→ TASK DIRECTIONS
Restate the records below word for word.
** Start of TASK INPUTS **
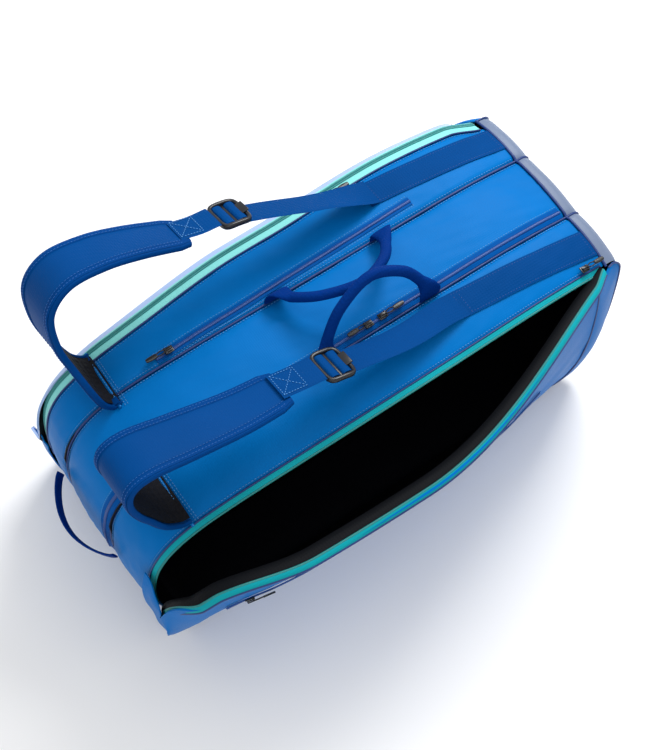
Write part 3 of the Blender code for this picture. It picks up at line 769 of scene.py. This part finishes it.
for sgn, nm, cad in ((-1, "right", "side_panel_right"), (1, "left", "side_panel_left")):
    P = side(XX, VV, sgn, seed=21 if sgn < 0 else 28)
    P = place_panel(P, sgn, XX)
    n = normals_of(P)
    n *= np.sign((n * np.array([0, sgn, 0.0])).sum(-1).mean())
    # the left panel takes the pale cloth, a painted sheen for the back light's glare; the right panel keeps the plain
    # blue
    ob = shell("side_panel_cloth_" + nm, P, P - n * 0.0028, ("panel" if sgn < 0 else "panel_painted_sheen", "charcoal"))
    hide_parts(cad)
    finish_panel(ob, sgn)

# side gussets of the base
for sg, nm in ((1, "left"), (-1, "right")):
    u = np.linspace(0, 1, 30)
    v = np.linspace(0, 1, 60)
    U, V2 = np.meshgrid(u, v, indexing="ij")
    puff = np.sin(np.pi * V2) ** 0.8
    x0, z0 = 0.3168, 0.009 + (0.3225 - 0.009) * V2
    y0 = BELLY_Y + (zip_y(x0, sg) - BELLY_Y) * V2 + 0.80 * BULGE * puff
    x1, z1 = BP.at((1 - V2) * BP.L)[:2]
    z1 = z1 - 0.0135 * smooth((z1 - 0.285) / 0.04)
    y1 = base_corner_y(z1)
    X = x0 + (x1 - 0.0004 - x0) * U
    Z = z0 + (z1 - z0) * U
    Y = y0 + (y1 - y0) * U * U + 0.024 * U * (1 - U) * puff
    Y = Y + puff * (0.0020 * lump(X, Z, 61 + sg, 0.12) + 0.0008 * lump(X, Z, 65, 0.05)) * (1 - U ** 4) * U ** 0.5
    P = np.stack([X, sg * Y, Z], -1)
    if sg < 0:
        P = open_panel(P, panel_w(X))
    n = normals_of(P)
    n *= np.sign((n * np.array([0, sg, 0.0])).sum(-1).mean())
    obs = [shell("base_gusset_" + nm, P, P - n * 0.0026, ("panel", "lining"))]
    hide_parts("base_side_" + nm)
    # piping down the two seams of the gusset
    for k2, xx in (("front", 0), ("rear", -1)):
        obs.append(pipe("base_gusset_piping_%s_%s" % (nm, k2), P[xx] + np.array([0, sg * 0.0006, 0]), 0.0014, "piping", ref=(1, 0, 0)))
    for ob in obs:
        if sg < 0:
            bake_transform(ob)
        else:
            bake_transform(ob)

# ============================================================ main zips
S_ZIP = float(s_of_x(-0.366)) + 0.10      # how far the outer zips run down the handle end


def zip_line(sgn, s, inset, off=0.0):
    x = SP.at(s)[0]
    return spine(s, sgn * (zip_y(x, 1 if sgn > 0 else -2) - inset), off, rel=False)


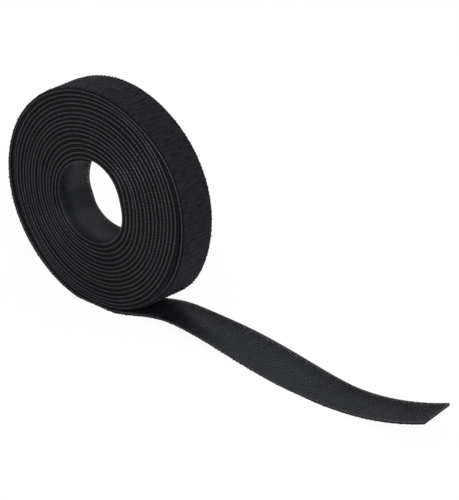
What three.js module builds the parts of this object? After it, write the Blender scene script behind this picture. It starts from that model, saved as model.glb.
** End of TASK INPUTS **
→ EXERCISE ANSWER
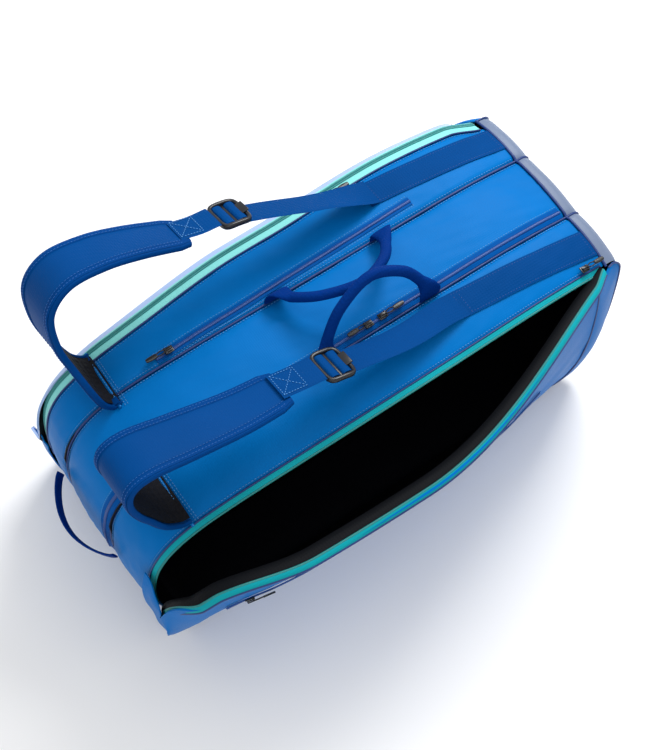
Write part 3 of the Blender code for this picture. It picks up at line 769 of scene.py. This part finishes it.
for sgn, nm, cad in ((-1, "right", "side_panel_right"), (1, "left", "side_panel_left")):
    P = side(XX, VV, sgn, seed=21 if sgn < 0 else 28)
    P = place_panel(P, sgn, XX)
    n = normals_of(P)
    n *= np.sign((n * np.array([0, sgn, 0.0])).sum(-1).mean())
    # the left panel takes the pale cloth, a painted sheen for the back light's glare; the right panel keeps the plain
    # blue
    ob = shell("side_panel_cloth_" + nm, P, P - n * 0.0028, ("panel" if sgn < 0 else "panel_painted_sheen", "charcoal"))
    hide_parts(cad)
    finish_panel(ob, sgn)

# side gussets of the base
for sg, nm in ((1, "left"), (-1, "right")):
    u = np.linspace(0, 1, 30)
    v = np.linspace(0, 1, 60)
    U, V2 = np.meshgrid(u, v, indexing="ij")
    puff = np.sin(np.pi * V2) ** 0.8
    x0, z0 = 0.3168, 0.009 + (0.3225 - 0.009) * V2
    y0 = BELLY_Y + (zip_y(x0, sg) - BELLY_Y) * V2 + 0.80 * BULGE * puff
    x1, z1 = BP.at((1 - V2) * BP.L)[:2]
    z1 = z1 - 0.0135 * smooth((z1 - 0.285) / 0.04)
    y1 = base_corner_y(z1)
    X = x0 + (x1 - 0.0004 - x0) * U
    Z = z0 + (z1 - z0) * U
    Y = y0 + (y1 - y0) * U * U + 0.024 * U * (1 - U) * puff
    Y = Y + puff * (0.0020 * lump(X, Z, 61 + sg, 0.12) + 0.0008 * lump(X, Z, 65, 0.05)) * (1 - U ** 4) * U ** 0.5
    P = np.stack([X, sg * Y, Z], -1)
    if sg < 0:
        P = open_panel(P, panel_w(X))
    n = normals_of(P)
    n *= np.sign((n * np.array([0, sg, 0.0])).sum(-1).mean())
    obs = [shell("base_gusset_" + nm, P, P - n * 0.0026, ("panel", "lining"))]
    hide_parts("base_side_" + nm)
    # piping down the two seams of the gusset
    for k2, xx in (("front", 0), ("rear", -1)):
        obs.append(pipe("base_gusset_piping_%s_%s" % (nm, k2), P[xx] + np.array([0, sg * 0.0006, 0]), 0.0014, "piping", ref=(1, 0, 0)))
    for ob in obs:
        if sg < 0:
            bake_transform(ob)
        else:
            bake_transform(ob)

# ============================================================ main zips
S_ZIP = float(s_of_x(-0.366)) + 0.10      # how far the outer zips run down the handle end


def zip_line(sgn, s, inset, off=0.0):
    x = SP.at(s)[0]
    return spine(s, sgn * (zip_y(x, 1 if sgn > 0 else -2) - inset), off, rel=False)


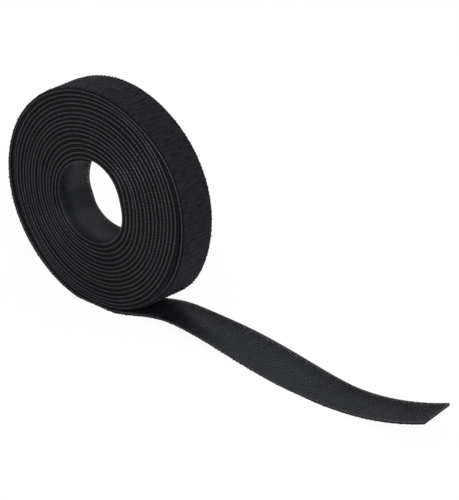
What three.js module builds the parts of this object? After it, write the Blender scene script behind this picture. It starts from that model, saved as model.glb.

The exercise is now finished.